Germany’s National Socialist Party adopted the swastika as its symbol in 1920, tilting the symbol at a 45 degree angle, standing on its point, while the Native American swastika sits flat in optional left-right directions.

Once revered as the oldest cross in the world, the Nazi regime was able to bring a negative connotation to the once positive symbolism and it became forever tarnished. In 1939, the 45th Infantry Division retired the swastika from their uniforms and replaced it with a thunderbird, another Native American cultural symbol. The unit then became known as the “Thunderbirds.”

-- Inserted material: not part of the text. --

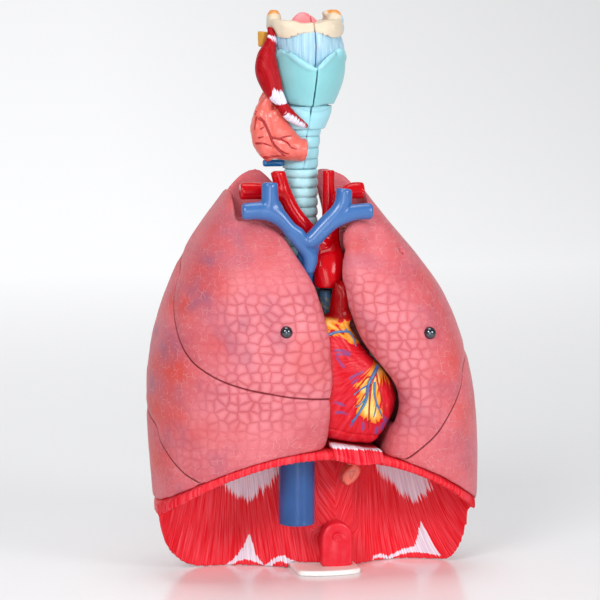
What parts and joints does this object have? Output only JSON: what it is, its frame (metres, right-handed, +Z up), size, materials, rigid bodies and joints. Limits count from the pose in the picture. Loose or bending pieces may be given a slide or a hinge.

Evil has a way of worming its way into society and destroying centuries of peace and prosperity. Although the roots of the swastika were traditional and genuinely good, the symbol has been irreversibly desecrated by Nazi anti-Semitic ideology. By the 1940s, the swastika represented a symbol of fear, suppression, death and hate leading some American tribes to eliminate the use of the swastika symbol in their own expressive artwork. The multi-cultural symbol of good luck and positivity has been squashed by negativism and the propaganda of war resulting in a tragic cultural theft that reshaped world history.

We hope this history of the swastika has enlightened your world and given less power to the evil and more to your peace. May your next Johnstone Park visit bring you positive thoughts.